** EXERCISE **
Give back, unchanged, the line with "cad_parts[node].hide_render = cad_parts[node].hide_viewport", the line with "bpy.data.objects.remove(obj)", and every line between them, and no other line.

** DATASET SECTION **

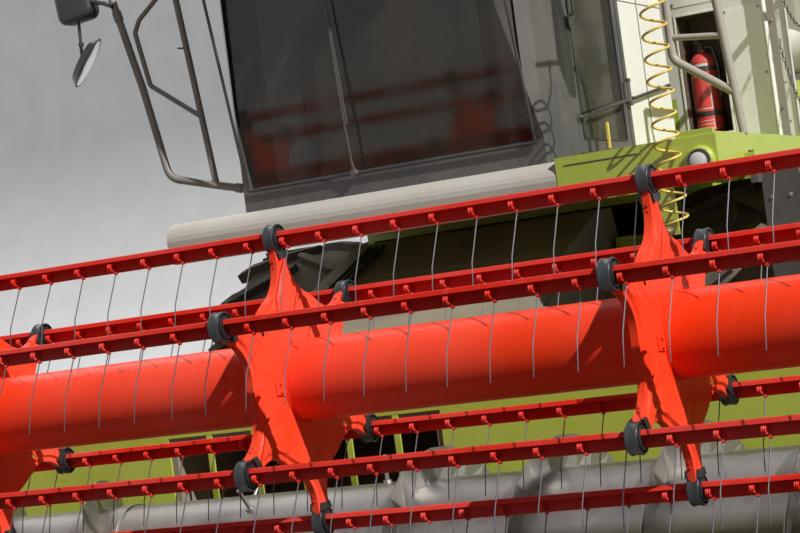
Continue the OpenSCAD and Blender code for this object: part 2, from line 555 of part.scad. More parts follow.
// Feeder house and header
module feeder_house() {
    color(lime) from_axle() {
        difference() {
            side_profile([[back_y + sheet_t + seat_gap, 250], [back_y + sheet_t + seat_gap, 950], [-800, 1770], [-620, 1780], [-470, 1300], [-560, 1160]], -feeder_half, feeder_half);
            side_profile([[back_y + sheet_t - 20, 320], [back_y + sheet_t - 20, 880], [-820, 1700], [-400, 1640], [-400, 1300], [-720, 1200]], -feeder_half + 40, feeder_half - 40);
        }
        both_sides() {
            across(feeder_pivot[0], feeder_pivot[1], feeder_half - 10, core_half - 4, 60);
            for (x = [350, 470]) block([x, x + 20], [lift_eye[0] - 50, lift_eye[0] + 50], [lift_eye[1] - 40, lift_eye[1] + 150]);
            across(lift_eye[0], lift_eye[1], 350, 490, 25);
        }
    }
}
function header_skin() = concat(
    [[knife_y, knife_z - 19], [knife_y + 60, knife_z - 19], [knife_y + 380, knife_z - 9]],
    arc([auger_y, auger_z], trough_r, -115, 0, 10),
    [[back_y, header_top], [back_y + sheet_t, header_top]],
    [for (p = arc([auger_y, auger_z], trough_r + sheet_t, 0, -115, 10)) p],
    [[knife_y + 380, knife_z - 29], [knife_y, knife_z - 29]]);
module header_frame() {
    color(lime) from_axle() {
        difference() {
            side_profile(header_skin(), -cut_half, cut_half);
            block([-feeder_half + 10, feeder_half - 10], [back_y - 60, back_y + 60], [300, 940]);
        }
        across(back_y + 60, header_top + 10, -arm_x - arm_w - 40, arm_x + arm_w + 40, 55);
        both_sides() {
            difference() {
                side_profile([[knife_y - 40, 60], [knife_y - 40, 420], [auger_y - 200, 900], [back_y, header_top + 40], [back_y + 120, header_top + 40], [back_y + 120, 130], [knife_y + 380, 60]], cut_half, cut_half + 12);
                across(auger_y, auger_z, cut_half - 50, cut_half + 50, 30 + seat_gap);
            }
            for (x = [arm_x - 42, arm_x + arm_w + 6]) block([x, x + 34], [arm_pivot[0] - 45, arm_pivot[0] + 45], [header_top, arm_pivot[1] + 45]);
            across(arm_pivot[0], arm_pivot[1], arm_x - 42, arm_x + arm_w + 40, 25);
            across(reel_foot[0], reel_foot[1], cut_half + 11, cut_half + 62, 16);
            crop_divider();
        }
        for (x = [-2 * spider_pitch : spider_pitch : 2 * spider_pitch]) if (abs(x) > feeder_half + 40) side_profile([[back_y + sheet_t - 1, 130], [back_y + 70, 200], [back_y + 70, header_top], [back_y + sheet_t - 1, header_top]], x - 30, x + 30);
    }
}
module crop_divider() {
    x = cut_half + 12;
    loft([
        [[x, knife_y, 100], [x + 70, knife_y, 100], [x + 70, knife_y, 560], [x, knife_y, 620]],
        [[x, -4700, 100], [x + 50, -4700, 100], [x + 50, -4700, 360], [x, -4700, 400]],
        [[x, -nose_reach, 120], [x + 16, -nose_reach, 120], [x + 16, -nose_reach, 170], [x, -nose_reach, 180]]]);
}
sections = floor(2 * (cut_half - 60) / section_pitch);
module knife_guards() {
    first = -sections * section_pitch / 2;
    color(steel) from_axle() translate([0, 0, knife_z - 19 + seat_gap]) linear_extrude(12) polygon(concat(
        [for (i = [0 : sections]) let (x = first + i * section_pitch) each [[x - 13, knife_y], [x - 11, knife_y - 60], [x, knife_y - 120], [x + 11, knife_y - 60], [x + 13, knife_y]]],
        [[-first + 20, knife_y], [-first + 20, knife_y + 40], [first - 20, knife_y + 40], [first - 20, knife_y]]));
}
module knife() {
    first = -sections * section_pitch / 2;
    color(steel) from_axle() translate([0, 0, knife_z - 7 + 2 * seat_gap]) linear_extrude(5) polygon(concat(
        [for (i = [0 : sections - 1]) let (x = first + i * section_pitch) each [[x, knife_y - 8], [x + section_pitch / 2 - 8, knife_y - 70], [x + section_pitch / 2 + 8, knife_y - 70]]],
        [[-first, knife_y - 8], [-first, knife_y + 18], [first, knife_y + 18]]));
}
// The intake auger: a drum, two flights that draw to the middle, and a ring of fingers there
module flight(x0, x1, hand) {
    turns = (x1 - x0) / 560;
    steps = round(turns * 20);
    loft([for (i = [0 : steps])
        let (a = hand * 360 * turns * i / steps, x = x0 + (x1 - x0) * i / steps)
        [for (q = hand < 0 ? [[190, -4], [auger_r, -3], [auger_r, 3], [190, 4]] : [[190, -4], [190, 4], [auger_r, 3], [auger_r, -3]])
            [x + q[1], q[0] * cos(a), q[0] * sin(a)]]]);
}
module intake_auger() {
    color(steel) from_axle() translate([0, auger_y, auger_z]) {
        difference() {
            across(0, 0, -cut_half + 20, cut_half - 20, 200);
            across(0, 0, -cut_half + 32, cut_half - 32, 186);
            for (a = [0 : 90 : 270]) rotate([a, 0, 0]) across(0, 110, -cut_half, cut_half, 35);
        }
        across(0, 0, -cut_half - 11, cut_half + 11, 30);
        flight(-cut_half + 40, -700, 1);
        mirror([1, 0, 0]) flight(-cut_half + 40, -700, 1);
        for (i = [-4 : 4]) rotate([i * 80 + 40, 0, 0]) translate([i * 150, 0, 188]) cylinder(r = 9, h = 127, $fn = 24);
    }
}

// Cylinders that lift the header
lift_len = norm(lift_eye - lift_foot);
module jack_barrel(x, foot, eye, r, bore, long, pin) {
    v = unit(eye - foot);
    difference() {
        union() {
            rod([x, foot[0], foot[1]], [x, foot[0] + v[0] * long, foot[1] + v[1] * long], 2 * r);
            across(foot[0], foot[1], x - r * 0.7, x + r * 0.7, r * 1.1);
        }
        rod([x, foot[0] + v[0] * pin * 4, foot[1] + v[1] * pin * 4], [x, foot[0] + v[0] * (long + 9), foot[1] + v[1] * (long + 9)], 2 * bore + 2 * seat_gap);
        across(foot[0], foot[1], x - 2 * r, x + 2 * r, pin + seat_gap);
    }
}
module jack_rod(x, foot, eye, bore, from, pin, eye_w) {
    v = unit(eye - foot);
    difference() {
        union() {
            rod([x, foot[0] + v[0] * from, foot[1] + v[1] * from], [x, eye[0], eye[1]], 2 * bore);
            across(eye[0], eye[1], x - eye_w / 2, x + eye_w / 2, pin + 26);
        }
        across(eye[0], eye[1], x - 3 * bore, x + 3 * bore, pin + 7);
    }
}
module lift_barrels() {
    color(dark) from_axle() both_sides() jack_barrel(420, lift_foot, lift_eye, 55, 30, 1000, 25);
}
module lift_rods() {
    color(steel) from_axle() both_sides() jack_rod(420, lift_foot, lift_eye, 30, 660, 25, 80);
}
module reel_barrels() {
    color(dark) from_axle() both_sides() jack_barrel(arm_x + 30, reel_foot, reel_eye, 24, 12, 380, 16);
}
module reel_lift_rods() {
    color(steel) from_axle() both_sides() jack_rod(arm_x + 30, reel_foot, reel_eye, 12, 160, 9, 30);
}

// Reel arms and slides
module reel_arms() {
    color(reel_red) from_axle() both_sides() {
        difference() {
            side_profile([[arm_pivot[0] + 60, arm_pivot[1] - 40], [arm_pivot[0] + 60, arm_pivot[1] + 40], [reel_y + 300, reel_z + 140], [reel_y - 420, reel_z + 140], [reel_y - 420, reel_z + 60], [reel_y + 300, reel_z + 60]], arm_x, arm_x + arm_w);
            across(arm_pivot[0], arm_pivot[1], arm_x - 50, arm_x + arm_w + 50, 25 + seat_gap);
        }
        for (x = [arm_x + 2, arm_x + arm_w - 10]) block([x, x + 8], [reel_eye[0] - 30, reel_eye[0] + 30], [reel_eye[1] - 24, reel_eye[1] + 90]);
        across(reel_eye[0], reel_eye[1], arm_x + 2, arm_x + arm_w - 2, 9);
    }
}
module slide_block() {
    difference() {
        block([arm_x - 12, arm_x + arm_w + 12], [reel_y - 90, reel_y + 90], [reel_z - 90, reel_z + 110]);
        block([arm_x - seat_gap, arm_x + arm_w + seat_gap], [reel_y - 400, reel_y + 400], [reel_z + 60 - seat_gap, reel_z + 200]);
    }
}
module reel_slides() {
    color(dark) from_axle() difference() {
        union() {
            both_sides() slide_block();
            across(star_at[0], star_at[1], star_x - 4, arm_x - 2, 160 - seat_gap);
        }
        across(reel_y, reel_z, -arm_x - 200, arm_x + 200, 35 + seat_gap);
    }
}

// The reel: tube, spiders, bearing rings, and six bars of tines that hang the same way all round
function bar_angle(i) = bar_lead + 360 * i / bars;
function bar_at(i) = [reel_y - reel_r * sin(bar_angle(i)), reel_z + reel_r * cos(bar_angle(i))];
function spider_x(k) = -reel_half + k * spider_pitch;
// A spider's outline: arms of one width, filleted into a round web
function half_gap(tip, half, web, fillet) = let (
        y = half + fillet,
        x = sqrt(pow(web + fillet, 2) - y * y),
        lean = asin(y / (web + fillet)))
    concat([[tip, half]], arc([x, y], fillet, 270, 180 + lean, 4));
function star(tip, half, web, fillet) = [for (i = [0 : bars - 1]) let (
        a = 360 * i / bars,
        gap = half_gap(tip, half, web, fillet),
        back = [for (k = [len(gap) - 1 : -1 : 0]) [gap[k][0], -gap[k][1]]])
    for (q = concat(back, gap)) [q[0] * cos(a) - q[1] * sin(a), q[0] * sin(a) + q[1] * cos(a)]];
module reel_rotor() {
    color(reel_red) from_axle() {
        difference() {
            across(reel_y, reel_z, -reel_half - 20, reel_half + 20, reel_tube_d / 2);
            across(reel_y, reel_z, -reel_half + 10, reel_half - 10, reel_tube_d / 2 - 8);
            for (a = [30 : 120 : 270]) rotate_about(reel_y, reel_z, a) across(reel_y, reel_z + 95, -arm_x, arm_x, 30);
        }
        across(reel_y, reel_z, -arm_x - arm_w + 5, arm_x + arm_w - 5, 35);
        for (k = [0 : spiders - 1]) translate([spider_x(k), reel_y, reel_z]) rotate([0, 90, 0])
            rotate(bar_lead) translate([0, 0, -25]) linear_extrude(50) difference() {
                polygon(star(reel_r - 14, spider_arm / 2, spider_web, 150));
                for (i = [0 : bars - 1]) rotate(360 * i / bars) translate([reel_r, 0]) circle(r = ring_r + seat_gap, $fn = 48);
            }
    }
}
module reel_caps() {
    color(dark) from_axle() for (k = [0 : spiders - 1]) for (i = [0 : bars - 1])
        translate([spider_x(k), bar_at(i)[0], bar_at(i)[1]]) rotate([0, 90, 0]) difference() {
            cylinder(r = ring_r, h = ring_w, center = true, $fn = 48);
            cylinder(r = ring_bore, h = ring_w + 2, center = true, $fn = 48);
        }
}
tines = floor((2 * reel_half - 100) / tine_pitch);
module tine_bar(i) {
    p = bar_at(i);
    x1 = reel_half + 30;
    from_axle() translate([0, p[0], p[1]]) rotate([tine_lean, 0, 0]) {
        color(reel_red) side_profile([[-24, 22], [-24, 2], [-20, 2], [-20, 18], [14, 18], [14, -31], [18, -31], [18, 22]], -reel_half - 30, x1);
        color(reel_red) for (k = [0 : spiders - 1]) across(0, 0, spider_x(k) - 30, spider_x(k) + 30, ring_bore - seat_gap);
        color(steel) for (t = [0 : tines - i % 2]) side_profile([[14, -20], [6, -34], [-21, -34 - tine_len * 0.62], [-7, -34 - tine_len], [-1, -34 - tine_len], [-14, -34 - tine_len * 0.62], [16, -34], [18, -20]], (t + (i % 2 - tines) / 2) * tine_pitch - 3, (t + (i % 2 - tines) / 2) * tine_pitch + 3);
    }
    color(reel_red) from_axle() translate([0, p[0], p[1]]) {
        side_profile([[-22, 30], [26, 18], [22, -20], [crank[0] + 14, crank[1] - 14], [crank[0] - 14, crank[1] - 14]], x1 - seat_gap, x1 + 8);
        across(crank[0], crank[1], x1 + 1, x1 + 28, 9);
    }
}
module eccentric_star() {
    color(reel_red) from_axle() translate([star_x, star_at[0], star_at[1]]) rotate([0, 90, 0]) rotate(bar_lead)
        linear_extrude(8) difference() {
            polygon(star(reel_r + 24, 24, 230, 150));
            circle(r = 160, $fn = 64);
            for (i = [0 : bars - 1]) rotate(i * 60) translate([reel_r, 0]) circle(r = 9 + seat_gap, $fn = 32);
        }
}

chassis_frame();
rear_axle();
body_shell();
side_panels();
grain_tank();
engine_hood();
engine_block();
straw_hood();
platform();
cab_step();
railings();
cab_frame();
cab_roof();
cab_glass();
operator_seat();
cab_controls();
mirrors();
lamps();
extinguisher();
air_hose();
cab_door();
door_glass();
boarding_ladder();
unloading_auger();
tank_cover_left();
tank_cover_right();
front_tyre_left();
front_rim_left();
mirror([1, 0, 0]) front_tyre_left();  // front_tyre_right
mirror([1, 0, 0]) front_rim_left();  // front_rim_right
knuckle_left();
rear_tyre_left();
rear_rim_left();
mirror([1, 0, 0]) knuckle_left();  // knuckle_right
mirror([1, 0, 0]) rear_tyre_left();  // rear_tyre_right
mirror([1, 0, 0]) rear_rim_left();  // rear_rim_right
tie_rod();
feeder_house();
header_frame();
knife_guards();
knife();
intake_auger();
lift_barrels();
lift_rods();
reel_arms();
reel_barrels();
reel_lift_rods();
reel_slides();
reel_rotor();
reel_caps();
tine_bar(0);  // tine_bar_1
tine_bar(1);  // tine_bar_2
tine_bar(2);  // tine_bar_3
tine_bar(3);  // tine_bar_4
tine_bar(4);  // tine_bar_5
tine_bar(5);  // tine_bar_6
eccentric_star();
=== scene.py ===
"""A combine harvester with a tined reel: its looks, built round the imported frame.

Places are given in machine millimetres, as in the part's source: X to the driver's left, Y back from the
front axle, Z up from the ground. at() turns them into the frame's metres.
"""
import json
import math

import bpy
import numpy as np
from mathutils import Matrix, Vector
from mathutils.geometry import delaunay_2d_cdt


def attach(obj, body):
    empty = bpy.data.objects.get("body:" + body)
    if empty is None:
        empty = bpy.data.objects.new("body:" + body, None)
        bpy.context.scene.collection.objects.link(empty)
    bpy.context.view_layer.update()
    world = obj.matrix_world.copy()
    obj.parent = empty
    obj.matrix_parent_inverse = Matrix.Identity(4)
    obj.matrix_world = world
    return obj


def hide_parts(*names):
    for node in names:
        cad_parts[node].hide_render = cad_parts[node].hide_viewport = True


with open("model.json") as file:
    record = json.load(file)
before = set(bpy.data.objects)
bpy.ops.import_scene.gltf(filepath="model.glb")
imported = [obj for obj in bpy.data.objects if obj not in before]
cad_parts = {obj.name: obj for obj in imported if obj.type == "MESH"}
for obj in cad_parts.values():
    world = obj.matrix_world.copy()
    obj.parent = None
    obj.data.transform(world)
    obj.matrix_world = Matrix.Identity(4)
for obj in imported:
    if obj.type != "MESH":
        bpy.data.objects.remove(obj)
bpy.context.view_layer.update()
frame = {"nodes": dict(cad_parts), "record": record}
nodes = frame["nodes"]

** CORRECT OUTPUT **
        cad_parts[node].hide_render = cad_parts[node].hide_viewport = True


with open("model.json") as file:
    record = json.load(file)
before = set(bpy.data.objects)
bpy.ops.import_scene.gltf(filepath="model.glb")
imported = [obj for obj in bpy.data.objects if obj not in before]
cad_parts = {obj.name: obj for obj in imported if obj.type == "MESH"}
for obj in cad_parts.values():
    world = obj.matrix_world.copy()
    obj.parent = None
    obj.data.transform(world)
    obj.matrix_world = Matrix.Identity(4)
for obj in imported:
    if obj.type != "MESH":
        bpy.data.objects.remove(obj)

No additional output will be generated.